* Directive: Write the material out again, line by line, exactly as it is.
** start of Extracted records **
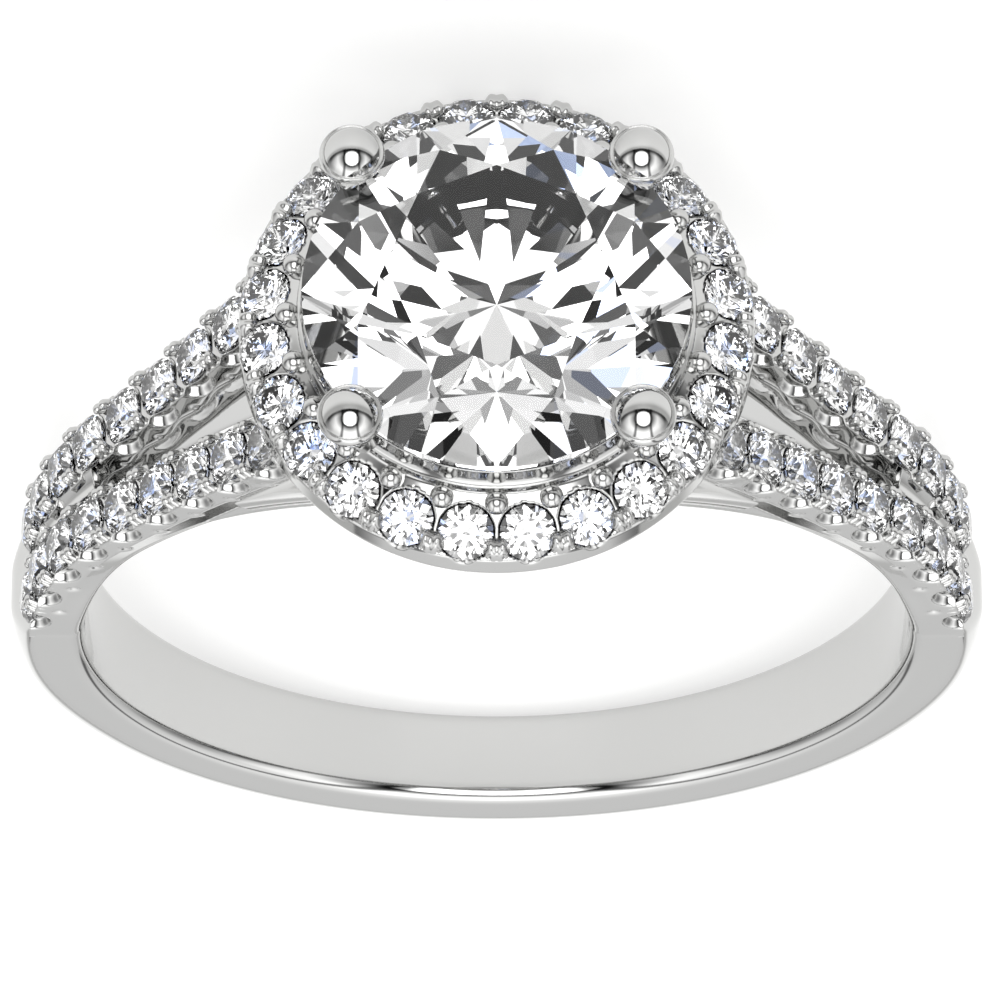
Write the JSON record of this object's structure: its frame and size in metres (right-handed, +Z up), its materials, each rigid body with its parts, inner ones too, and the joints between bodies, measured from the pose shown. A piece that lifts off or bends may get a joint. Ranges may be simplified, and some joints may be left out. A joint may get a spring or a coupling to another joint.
{
  "type": "halo ring",
  "caption": "Finger ring with a large round stone in four claws, a round halo of small stones and split shoulders set with small stones, lying on its side.",
  "frame": {"origin": "on the surface that the ring lies on, under the middle of its length and width", "axes": "+Y from the head to the bottom of the band, along the ring's length; +X across the ring; +Z up, close to the finger's axis"},
  "size_m": [0.02, 0.0249, 0.01],
  "materials": {
    "white_gold": "mirror-polished white gold",
    "diamond_centre": "clear faceted stone",
    "diamond_small": "clear faceted stones"
  },
  "bodies": {
    "root": {"ring_metal": "white_gold", "centre_stone": "diamond_centre", "halo_stone_01": "diamond_small", "halo_stone_02": "diamond_small", "halo_stone_03": "diamond_small", "halo_stone_04": "diamond_small", "halo_stone_05": "diamond_small", "halo_stone_06": "diamond_small", "halo_stone_07": "diamond_small", "halo_stone_08": "diamond_small", "halo_stone_09": "diamond_small", "halo_stone_10": "diamond_small", "halo_stone_11": "diamond_small", "halo_stone_12": "diamond_small", "halo_stone_13": "diamond_small", "halo_stone_14": "diamond_small", "halo_stone_15": "diamond_small", "halo_stone_16": "diamond_small", "halo_stone_17": "diamond_small", "halo_stone_18": "diamond_small", "halo_stone_19": "diamond_small", "halo_stone_20": "diamond_small", "halo_stone_21": "diamond_small", "halo_stone_22": "diamond_small", "halo_stone_23": "diamond_small", "halo_stone_24": "diamond_small", "shoulder_stones_left_front": "diamond_small", "shoulder_stones_left_back": "diamond_small", "shoulder_stones_right_front": "diamond_small", "shoulder_stones_right_back": "diamond_small"}
  },
  "joints": []
}
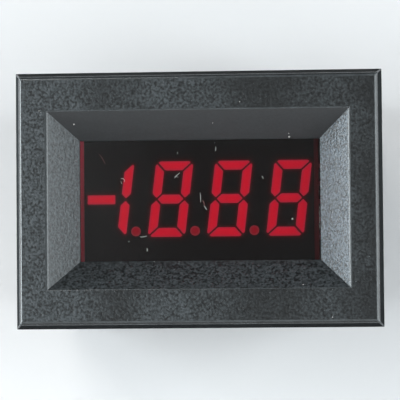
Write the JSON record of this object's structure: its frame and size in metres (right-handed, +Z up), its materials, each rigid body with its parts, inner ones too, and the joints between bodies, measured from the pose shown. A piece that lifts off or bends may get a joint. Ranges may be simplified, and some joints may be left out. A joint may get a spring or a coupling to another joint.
{
  "type": "digital panel meter",
  "caption": "Panel-mounted LED meter head: flanged black case with a sunk sloped frame, red window, seven-segment readout and sliding panel clips.",
  "frame": {"origin": "middle of the flange's rear face, where the meter lies on its panel", "axes": "+X to the right seen from the front, +Z up, +Y back through the panel; the display faces -Y"},
  "size_m": [0.05, 0.0246, 0.035],
  "materials": {
    "case_plastic": "charcoal moulded plastic with a fine sparkling grain",
    "red_filter": "deep red transparent acrylic, dusty and lightly scratched",
    "display_body": "grey moulded display body",
    "display_black": "flat black printed face",
    "lit_segment": "lit red diffusing resin",
    "dim_point": "dimly lit red diffusing resin",
    "board_laminate": "green coated glass laminate",
    "led_die": "bare diode dice",
    "tinned_metal": "tinned copper",
    "chip_plastic": "black moulding compound",
    "can_sleeve": "dark blue shrink sleeve",
    "film_resin": "orange-brown dipped resin",
    "ceramic_body": "tan ceramic",
    "trimmer_blue": "blue moulded plastic",
    "rotor_white": "white moulded plastic",
    "header_nylon": "natural nylon",
    "cover_plastic": "charcoal moulded plastic",
    "clip_plastic": "black nylon"
  },
  "bodies": {
    "meter": {"bezel_case": "case_plastic", "window_filter": "red_filter", "display_shell": "display_body", "display_face": "display_black", "minus_sign": "lit_segment", "one_digit": "lit_segment", "hundreds_digit": "lit_segment", "tens_digit": "lit_segment", "units_digit": "lit_segment", "decimal_points": "dim_point", "display_substrate": "board_laminate", "led_chips": "led_die", "display_pins": "tinned_metal", "main_board": "board_laminate", "converter_chip": "chip_plastic", "inverter_chip": "chip_plastic", "chip_leads": "tinned_metal", "electrolytic_capacitors": "can_sleeve", "film_capacitors": "film_resin", "capacitor_leads": "tinned_metal", "smd_resistors": "chip_plastic", "smd_capacitors": "ceramic_body", "smd_terminals": "tinned_metal", "trimmer_body": "trimmer_blue", "trimmer_pins": "tinned_metal", "header_shroud": "header_nylon", "header_pins": "tinned_metal", "rear_cover": "cover_plastic"},
    "rotor": {"trimmer_rotor": "rotor_white"},
    "clip_left": {"left_clip": "clip_plastic"},
    "clip_right": {"right_clip": "clip_plastic"}
  },
  "joints": [
    {"name": "trimmer_turn", "type": "hinge", "parent": "meter", "child": "rotor", "pos_m": [-0.0166, 0.01825, 0.001], "axis": [0, 1, 0], "range_deg": [-105, 105]},
    {"name": "left_clip_slide", "type": "slide", "parent": "meter", "child": "clip_left", "axis": [0, 1, 0], "range_m": [-0.0038, 0.008]},
    {"name": "right_clip_slide", "type": "slide", "parent": "meter", "child": "clip_right", "axis": [0, 1, 0], "range_m": [-0.0038, 0.008]}
  ]
}
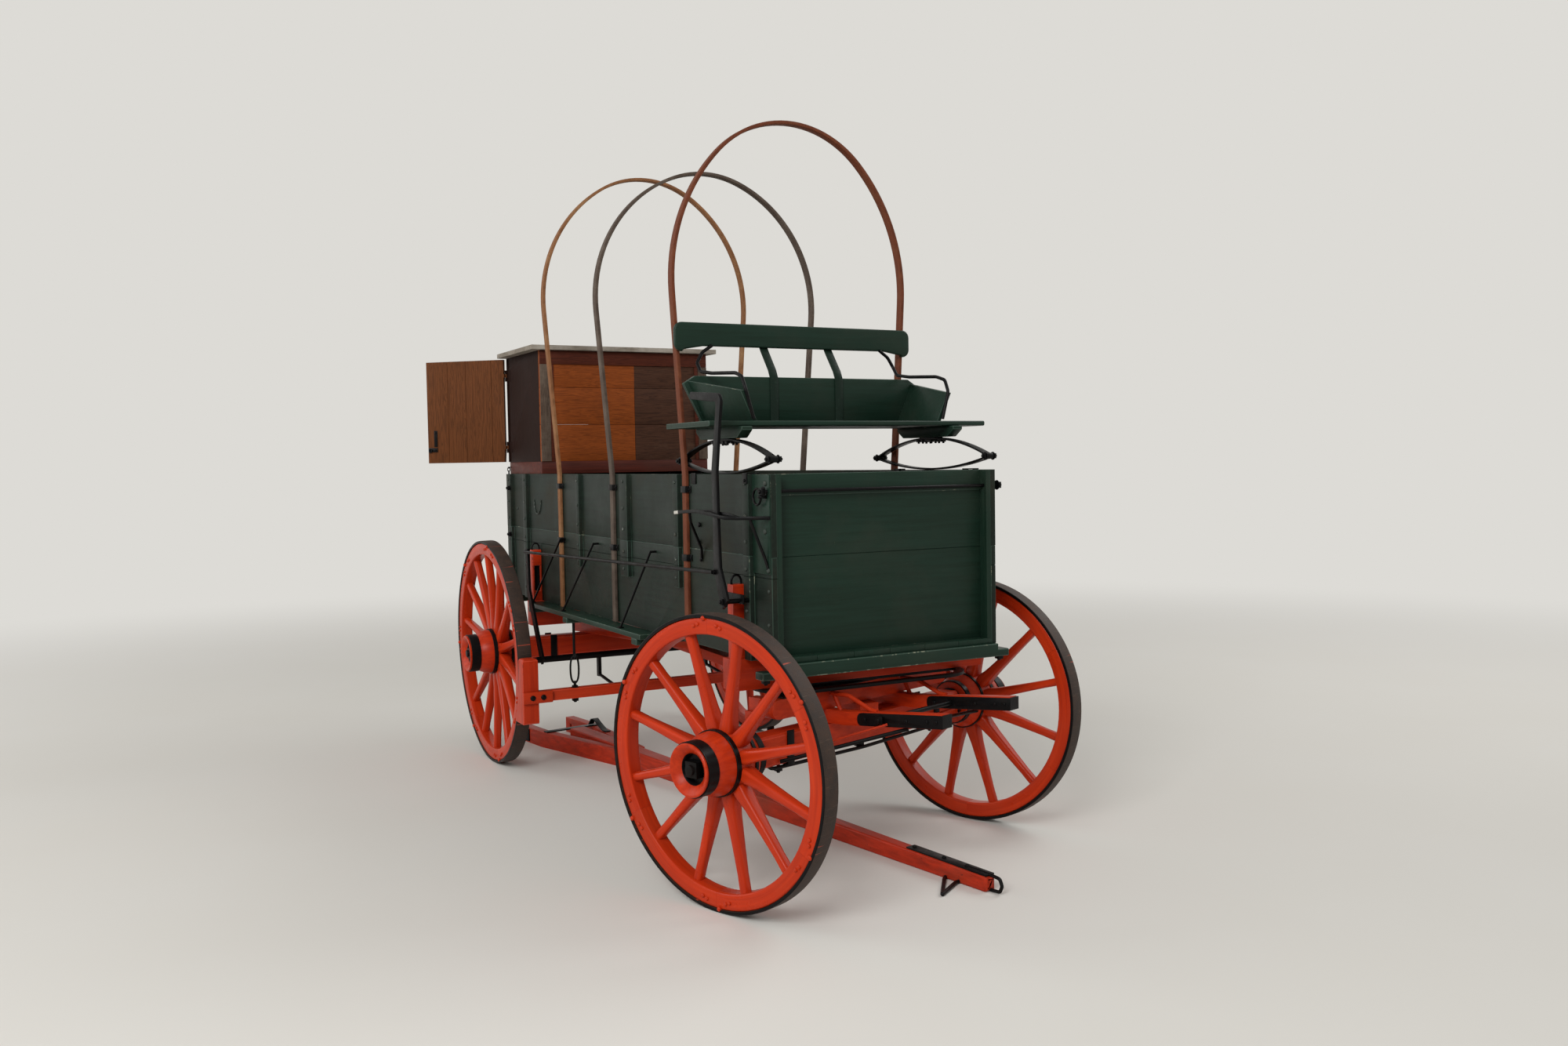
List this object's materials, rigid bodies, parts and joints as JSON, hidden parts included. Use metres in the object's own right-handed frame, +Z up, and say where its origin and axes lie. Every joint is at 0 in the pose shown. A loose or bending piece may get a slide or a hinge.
** end of Extracted records **
* Solution to the exercise:
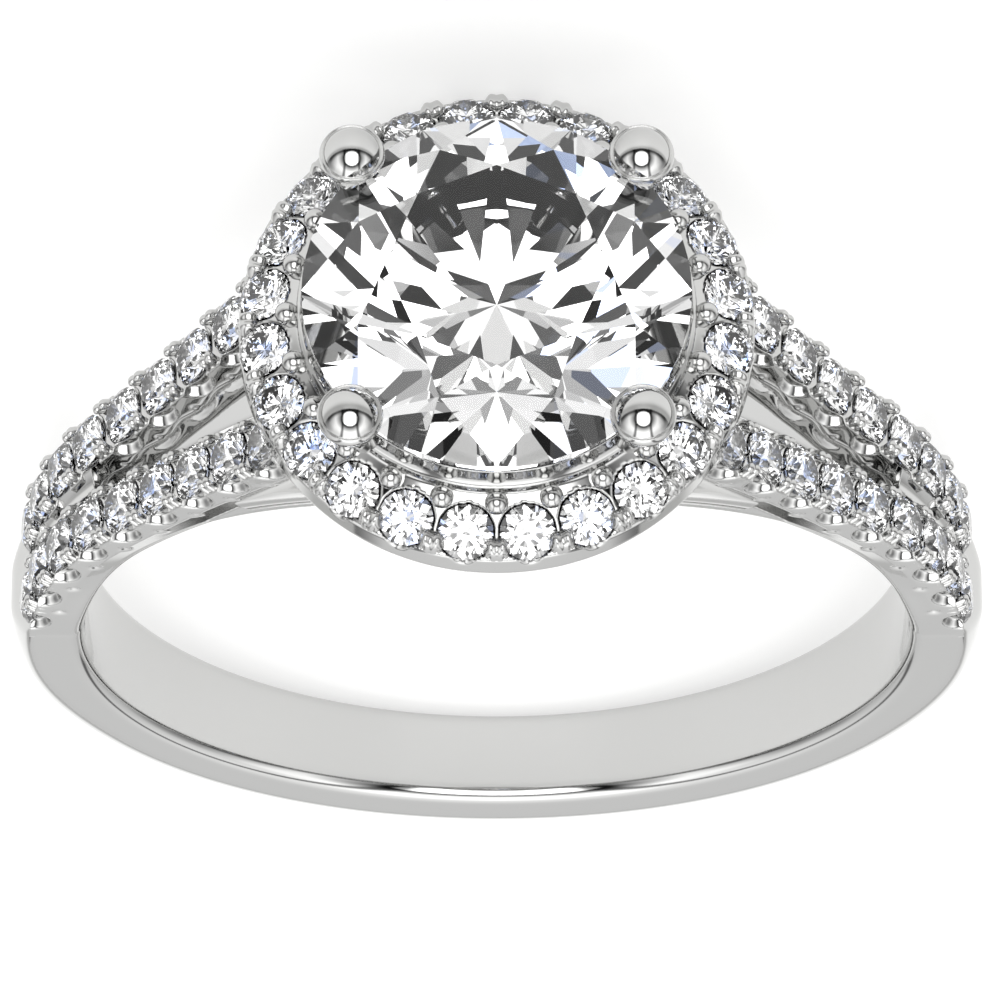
Write the JSON record of this object's structure: its frame and size in metres (right-handed, +Z up), its materials, each rigid body with its parts, inner ones too, and the joints between bodies, measured from the pose shown. A piece that lifts off or bends may get a joint. Ranges may be simplified, and some joints may be left out. A joint may get a spring or a coupling to another joint.
{
  "type": "halo ring",
  "caption": "Finger ring with a large round stone in four claws, a round halo of small stones and split shoulders set with small stones, lying on its side.",
  "frame": {"origin": "on the surface that the ring lies on, under the middle of its length and width", "axes": "+Y from the head to the bottom of the band, along the ring's length; +X across the ring; +Z up, close to the finger's axis"},
  "size_m": [0.02, 0.0249, 0.01],
  "materials": {
    "white_gold": "mirror-polished white gold",
    "diamond_centre": "clear faceted stone",
    "diamond_small": "clear faceted stones"
  },
  "bodies": {
    "root": {"ring_metal": "white_gold", "centre_stone": "diamond_centre", "halo_stone_01": "diamond_small", "halo_stone_02": "diamond_small", "halo_stone_03": "diamond_small", "halo_stone_04": "diamond_small", "halo_stone_05": "diamond_small", "halo_stone_06": "diamond_small", "halo_stone_07": "diamond_small", "halo_stone_08": "diamond_small", "halo_stone_09": "diamond_small", "halo_stone_10": "diamond_small", "halo_stone_11": "diamond_small", "halo_stone_12": "diamond_small", "halo_stone_13": "diamond_small", "halo_stone_14": "diamond_small", "halo_stone_15": "diamond_small", "halo_stone_16": "diamond_small", "halo_stone_17": "diamond_small", "halo_stone_18": "diamond_small", "halo_stone_19": "diamond_small", "halo_stone_20": "diamond_small", "halo_stone_21": "diamond_small", "halo_stone_22": "diamond_small", "halo_stone_23": "diamond_small", "halo_stone_24": "diamond_small", "shoulder_stones_left_front": "diamond_small", "shoulder_stones_left_back": "diamond_small", "shoulder_stones_right_front": "diamond_small", "shoulder_stones_right_back": "diamond_small"}
  },
  "joints": []
}
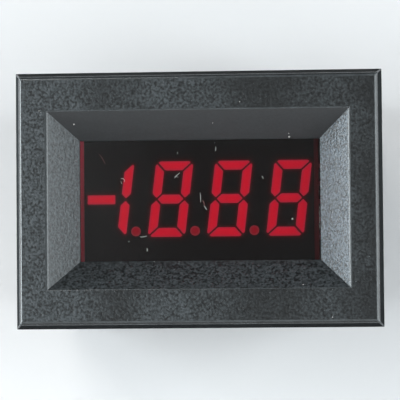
Write the JSON record of this object's structure: its frame and size in metres (right-handed, +Z up), its materials, each rigid body with its parts, inner ones too, and the joints between bodies, measured from the pose shown. A piece that lifts off or bends may get a joint. Ranges may be simplified, and some joints may be left out. A joint may get a spring or a coupling to another joint.
{
  "type": "digital panel meter",
  "caption": "Panel-mounted LED meter head: flanged black case with a sunk sloped frame, red window, seven-segment readout and sliding panel clips.",
  "frame": {"origin": "middle of the flange's rear face, where the meter lies on its panel", "axes": "+X to the right seen from the front, +Z up, +Y back through the panel; the display faces -Y"},
  "size_m": [0.05, 0.0246, 0.035],
  "materials": {
    "case_plastic": "charcoal moulded plastic with a fine sparkling grain",
    "red_filter": "deep red transparent acrylic, dusty and lightly scratched",
    "display_body": "grey moulded display body",
    "display_black": "flat black printed face",
    "lit_segment": "lit red diffusing resin",
    "dim_point": "dimly lit red diffusing resin",
    "board_laminate": "green coated glass laminate",
    "led_die": "bare diode dice",
    "tinned_metal": "tinned copper",
    "chip_plastic": "black moulding compound",
    "can_sleeve": "dark blue shrink sleeve",
    "film_resin": "orange-brown dipped resin",
    "ceramic_body": "tan ceramic",
    "trimmer_blue": "blue moulded plastic",
    "rotor_white": "white moulded plastic",
    "header_nylon": "natural nylon",
    "cover_plastic": "charcoal moulded plastic",
    "clip_plastic": "black nylon"
  },
  "bodies": {
    "meter": {"bezel_case": "case_plastic", "window_filter": "red_filter", "display_shell": "display_body", "display_face": "display_black", "minus_sign": "lit_segment", "one_digit": "lit_segment", "hundreds_digit": "lit_segment", "tens_digit": "lit_segment", "units_digit": "lit_segment", "decimal_points": "dim_point", "display_substrate": "board_laminate", "led_chips": "led_die", "display_pins": "tinned_metal", "main_board": "board_laminate", "converter_chip": "chip_plastic", "inverter_chip": "chip_plastic", "chip_leads": "tinned_metal", "electrolytic_capacitors": "can_sleeve", "film_capacitors": "film_resin", "capacitor_leads": "tinned_metal", "smd_resistors": "chip_plastic", "smd_capacitors": "ceramic_body", "smd_terminals": "tinned_metal", "trimmer_body": "trimmer_blue", "trimmer_pins": "tinned_metal", "header_shroud": "header_nylon", "header_pins": "tinned_metal", "rear_cover": "cover_plastic"},
    "rotor": {"trimmer_rotor": "rotor_white"},
    "clip_left": {"left_clip": "clip_plastic"},
    "clip_right": {"right_clip": "clip_plastic"}
  },
  "joints": [
    {"name": "trimmer_turn", "type": "hinge", "parent": "meter", "child": "rotor", "pos_m": [-0.0166, 0.01825, 0.001], "axis": [0, 1, 0], "range_deg": [-105, 105]},
    {"name": "left_clip_slide", "type": "slide", "parent": "meter", "child": "clip_left", "axis": [0, 1, 0], "range_m": [-0.0038, 0.008]},
    {"name": "right_clip_slide", "type": "slide", "parent": "meter", "child": "clip_right", "axis": [0, 1, 0], "range_m": [-0.0038, 0.008]}
  ]
}
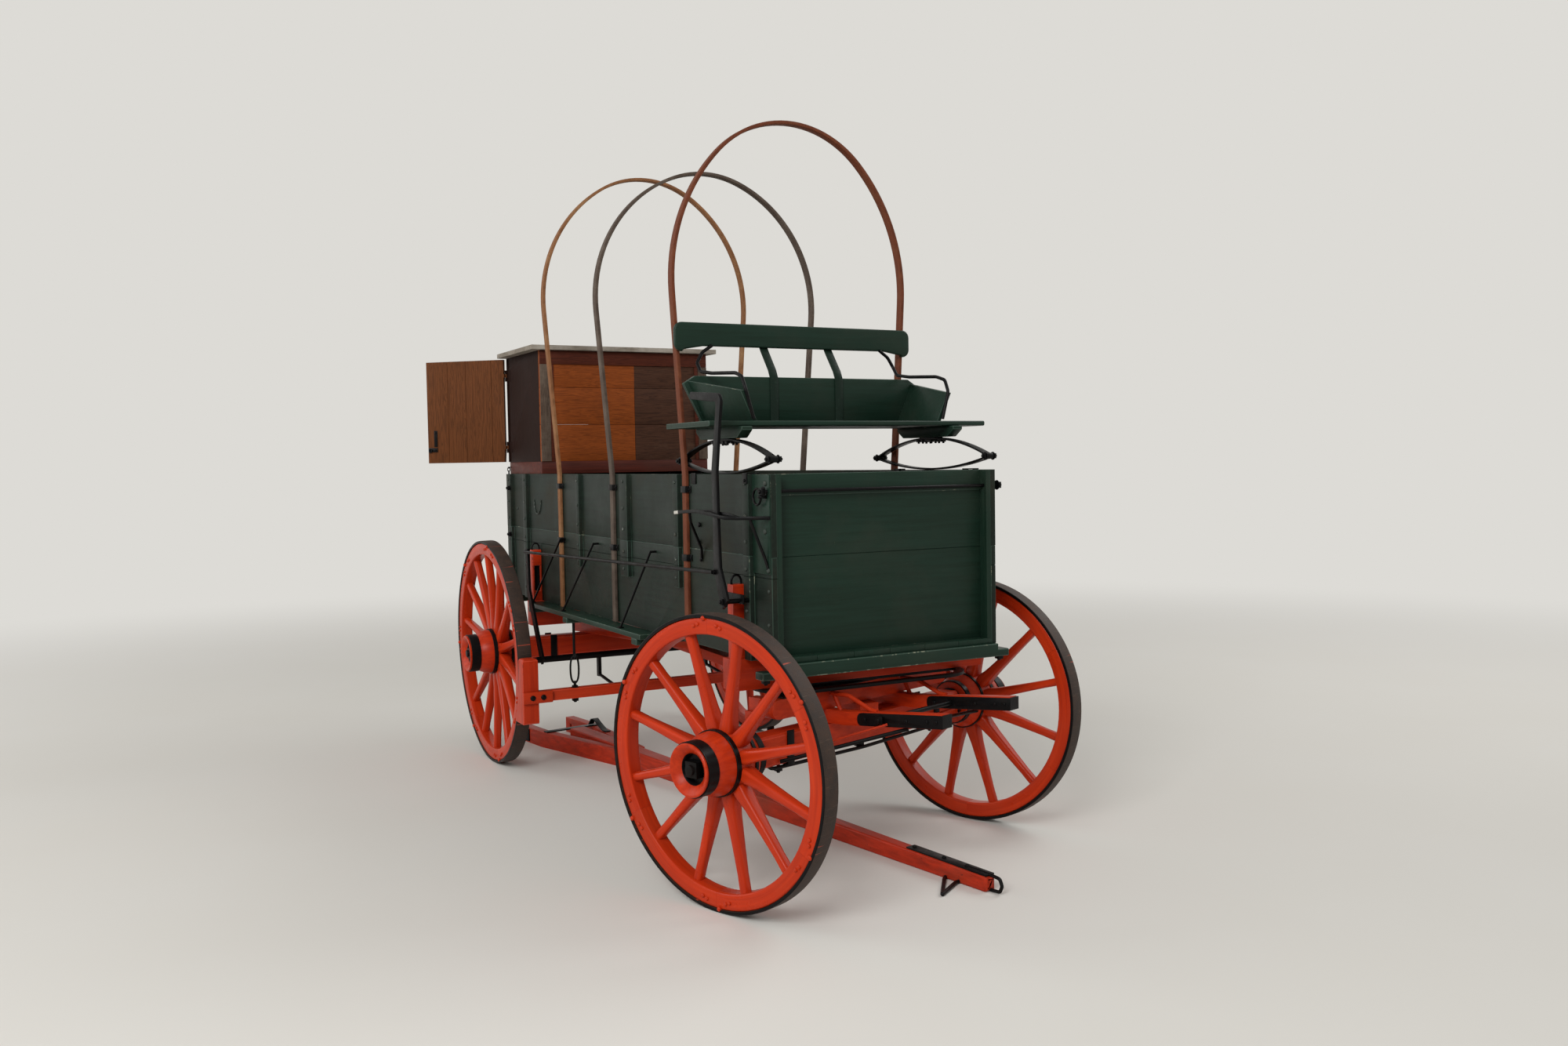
List this object's materials, rigid bodies, parts and joints as JSON, hidden parts included. Use metres in the object's own right-handed frame, +Z up, and say where its origin and axes lie. Every joint is at 0 in the pose shown. A loose or bending piece may get a slide or a hinge.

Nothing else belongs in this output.